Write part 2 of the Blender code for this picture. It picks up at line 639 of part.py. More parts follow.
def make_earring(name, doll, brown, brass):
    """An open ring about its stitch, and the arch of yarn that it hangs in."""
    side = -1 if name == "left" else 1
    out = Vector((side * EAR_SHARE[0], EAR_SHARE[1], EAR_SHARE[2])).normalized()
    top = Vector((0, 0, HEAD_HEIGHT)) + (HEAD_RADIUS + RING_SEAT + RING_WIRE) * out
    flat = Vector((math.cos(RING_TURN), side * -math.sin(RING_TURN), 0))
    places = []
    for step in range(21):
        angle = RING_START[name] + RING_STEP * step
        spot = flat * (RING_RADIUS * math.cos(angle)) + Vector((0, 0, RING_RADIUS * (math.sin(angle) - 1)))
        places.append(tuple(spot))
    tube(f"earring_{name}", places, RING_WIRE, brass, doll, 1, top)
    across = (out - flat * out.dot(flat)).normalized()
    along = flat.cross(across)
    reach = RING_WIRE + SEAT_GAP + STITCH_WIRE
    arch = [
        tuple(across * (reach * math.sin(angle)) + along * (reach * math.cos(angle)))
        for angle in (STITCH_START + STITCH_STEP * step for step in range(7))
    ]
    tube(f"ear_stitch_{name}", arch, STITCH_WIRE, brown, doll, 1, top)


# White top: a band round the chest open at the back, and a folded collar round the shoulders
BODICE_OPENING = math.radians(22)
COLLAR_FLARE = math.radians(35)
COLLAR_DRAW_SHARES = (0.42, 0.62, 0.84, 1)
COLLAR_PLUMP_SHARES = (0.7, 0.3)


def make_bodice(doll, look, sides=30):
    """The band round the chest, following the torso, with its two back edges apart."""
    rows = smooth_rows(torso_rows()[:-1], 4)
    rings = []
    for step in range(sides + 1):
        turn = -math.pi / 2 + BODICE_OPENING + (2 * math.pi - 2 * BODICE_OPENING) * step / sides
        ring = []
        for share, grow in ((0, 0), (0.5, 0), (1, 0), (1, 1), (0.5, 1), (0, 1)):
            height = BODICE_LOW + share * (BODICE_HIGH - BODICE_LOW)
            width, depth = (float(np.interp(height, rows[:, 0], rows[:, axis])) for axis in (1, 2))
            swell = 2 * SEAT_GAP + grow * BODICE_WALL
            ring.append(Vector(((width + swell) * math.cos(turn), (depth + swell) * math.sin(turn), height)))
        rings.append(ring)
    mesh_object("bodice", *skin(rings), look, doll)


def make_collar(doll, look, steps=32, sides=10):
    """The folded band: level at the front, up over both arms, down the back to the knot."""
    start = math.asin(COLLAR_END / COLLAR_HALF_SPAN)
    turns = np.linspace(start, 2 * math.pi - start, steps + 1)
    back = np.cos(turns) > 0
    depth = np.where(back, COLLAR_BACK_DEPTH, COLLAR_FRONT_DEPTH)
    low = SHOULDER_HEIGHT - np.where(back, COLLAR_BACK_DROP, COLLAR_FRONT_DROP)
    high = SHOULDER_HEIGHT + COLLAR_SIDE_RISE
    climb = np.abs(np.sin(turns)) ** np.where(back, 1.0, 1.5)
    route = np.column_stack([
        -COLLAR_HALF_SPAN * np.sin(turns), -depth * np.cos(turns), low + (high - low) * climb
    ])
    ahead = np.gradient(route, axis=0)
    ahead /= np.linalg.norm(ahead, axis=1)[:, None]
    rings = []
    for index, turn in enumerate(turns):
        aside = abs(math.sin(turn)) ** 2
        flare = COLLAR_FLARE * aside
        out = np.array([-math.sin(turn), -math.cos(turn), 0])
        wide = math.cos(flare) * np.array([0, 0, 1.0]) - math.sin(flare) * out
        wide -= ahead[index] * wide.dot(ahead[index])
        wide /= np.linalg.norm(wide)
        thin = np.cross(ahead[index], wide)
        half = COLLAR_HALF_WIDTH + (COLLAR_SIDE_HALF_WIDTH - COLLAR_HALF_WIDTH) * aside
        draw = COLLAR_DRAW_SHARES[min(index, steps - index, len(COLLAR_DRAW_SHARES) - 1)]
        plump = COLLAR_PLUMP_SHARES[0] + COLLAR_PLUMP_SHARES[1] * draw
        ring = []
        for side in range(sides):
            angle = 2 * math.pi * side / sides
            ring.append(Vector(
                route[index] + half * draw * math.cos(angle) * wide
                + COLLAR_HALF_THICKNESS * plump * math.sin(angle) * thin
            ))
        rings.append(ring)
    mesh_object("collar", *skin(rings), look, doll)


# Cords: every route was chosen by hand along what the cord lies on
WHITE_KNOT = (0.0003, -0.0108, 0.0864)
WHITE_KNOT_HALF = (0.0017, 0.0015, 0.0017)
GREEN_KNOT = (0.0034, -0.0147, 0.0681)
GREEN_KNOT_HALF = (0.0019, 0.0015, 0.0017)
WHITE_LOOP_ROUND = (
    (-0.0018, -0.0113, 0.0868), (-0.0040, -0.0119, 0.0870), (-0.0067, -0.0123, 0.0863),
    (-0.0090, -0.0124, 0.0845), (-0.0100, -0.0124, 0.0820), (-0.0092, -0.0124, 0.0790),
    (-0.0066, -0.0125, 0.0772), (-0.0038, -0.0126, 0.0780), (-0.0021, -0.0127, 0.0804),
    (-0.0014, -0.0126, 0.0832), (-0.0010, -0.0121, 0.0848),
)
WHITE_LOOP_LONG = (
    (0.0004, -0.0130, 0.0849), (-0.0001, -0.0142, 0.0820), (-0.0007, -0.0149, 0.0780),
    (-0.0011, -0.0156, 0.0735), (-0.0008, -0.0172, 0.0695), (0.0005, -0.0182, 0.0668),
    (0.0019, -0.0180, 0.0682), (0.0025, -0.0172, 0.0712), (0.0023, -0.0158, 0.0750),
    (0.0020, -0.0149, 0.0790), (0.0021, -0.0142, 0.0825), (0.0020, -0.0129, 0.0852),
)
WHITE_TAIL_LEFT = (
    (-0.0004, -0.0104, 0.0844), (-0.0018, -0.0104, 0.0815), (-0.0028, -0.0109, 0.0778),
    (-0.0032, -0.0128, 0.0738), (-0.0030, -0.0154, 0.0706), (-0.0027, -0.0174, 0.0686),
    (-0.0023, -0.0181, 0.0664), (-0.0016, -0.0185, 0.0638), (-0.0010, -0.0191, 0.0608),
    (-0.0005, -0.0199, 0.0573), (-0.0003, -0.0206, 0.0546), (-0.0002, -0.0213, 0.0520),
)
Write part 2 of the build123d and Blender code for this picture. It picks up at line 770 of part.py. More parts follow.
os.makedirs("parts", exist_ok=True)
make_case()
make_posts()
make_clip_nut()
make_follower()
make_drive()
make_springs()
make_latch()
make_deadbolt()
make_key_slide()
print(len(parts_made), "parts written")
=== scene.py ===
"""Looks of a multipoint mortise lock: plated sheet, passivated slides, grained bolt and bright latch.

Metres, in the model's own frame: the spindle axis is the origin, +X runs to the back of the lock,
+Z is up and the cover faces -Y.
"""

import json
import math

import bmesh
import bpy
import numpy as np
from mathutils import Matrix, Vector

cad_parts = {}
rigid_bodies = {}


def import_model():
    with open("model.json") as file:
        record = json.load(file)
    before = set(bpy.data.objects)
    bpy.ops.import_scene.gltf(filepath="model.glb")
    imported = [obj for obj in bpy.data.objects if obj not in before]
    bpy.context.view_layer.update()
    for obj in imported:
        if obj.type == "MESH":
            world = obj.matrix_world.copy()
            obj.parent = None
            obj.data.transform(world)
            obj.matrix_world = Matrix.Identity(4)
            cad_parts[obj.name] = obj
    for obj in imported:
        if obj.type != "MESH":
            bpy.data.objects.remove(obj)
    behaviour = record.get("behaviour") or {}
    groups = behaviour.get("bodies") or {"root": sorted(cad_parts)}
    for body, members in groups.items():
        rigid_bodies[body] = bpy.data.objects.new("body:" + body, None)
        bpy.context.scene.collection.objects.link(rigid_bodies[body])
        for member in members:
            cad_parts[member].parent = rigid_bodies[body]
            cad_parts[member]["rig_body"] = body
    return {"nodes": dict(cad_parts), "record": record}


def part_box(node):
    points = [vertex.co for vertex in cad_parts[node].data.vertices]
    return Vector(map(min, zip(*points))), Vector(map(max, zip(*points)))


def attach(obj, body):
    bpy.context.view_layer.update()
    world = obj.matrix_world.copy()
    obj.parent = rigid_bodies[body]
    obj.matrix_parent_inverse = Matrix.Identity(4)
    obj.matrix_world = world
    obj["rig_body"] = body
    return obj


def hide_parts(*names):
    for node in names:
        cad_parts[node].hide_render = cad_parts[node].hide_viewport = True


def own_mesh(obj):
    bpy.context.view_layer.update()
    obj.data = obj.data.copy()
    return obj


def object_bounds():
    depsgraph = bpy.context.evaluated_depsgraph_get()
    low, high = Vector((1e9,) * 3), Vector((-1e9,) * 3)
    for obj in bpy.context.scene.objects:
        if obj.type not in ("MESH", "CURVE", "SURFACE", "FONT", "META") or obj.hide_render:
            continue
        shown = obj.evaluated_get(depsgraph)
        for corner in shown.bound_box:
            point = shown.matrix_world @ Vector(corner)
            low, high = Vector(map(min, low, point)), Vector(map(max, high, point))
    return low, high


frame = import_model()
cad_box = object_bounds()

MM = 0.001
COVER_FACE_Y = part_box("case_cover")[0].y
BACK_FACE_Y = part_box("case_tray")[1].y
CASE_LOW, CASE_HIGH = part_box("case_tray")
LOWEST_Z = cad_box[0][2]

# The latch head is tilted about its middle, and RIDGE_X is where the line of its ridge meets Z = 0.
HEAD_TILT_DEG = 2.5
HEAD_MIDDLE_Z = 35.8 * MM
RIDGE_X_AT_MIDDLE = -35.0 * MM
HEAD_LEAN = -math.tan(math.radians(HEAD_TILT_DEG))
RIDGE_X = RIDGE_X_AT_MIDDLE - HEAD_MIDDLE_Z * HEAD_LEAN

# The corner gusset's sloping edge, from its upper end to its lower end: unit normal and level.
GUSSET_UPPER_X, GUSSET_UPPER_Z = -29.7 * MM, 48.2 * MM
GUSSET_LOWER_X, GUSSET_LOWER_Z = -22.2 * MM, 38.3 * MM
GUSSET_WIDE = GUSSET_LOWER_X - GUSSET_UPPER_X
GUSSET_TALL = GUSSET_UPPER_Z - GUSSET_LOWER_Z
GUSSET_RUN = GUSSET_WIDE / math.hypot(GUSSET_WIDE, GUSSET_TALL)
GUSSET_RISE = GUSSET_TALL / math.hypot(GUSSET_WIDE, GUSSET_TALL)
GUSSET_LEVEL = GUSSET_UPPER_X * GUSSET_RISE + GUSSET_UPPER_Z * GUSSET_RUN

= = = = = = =

### CHALLENGE
Take the line with "low, high = Vector((1e9,)" and all lines after it through the end of the records, and write them out exactly; include nothing else.

### ANSWER TO THIS EXERCISE
    low, high = Vector((1e9,) * 3), Vector((-1e9,) * 3)
    for obj in bpy.context.scene.objects:
        if obj.type not in ("MESH", "CURVE", "SURFACE", "FONT", "META") or obj.hide_render:
            continue
        shown = obj.evaluated_get(depsgraph)
        for corner in shown.bound_box:
            point = shown.matrix_world @ Vector(corner)
            low, high = Vector(map(min, low, point)), Vector(map(max, high, point))
    return low, high


frame = import_model()
cad_box = object_bounds()

MM = 0.001
COVER_FACE_Y = part_box("case_cover")[0].y
BACK_FACE_Y = part_box("case_tray")[1].y
CASE_LOW, CASE_HIGH = part_box("case_tray")
LOWEST_Z = cad_box[0][2]

# The latch head is tilted about its middle, and RIDGE_X is where the line of its ridge meets Z = 0.
HEAD_TILT_DEG = 2.5
HEAD_MIDDLE_Z = 35.8 * MM
RIDGE_X_AT_MIDDLE = -35.0 * MM
HEAD_LEAN = -math.tan(math.radians(HEAD_TILT_DEG))
RIDGE_X = RIDGE_X_AT_MIDDLE - HEAD_MIDDLE_Z * HEAD_LEAN

# The corner gusset's sloping edge, from its upper end to its lower end: unit normal and level.
GUSSET_UPPER_X, GUSSET_UPPER_Z = -29.7 * MM, 48.2 * MM
GUSSET_LOWER_X, GUSSET_LOWER_Z = -22.2 * MM, 38.3 * MM
GUSSET_WIDE = GUSSET_LOWER_X - GUSSET_UPPER_X
GUSSET_TALL = GUSSET_UPPER_Z - GUSSET_LOWER_Z
GUSSET_RUN = GUSSET_WIDE / math.hypot(GUSSET_WIDE, GUSSET_TALL)
GUSSET_RISE = GUSSET_TALL / math.hypot(GUSSET_WIDE, GUSSET_TALL)
GUSSET_LEVEL = GUSSET_UPPER_X * GUSSET_RISE + GUSSET_UPPER_Z * GUSSET_RUN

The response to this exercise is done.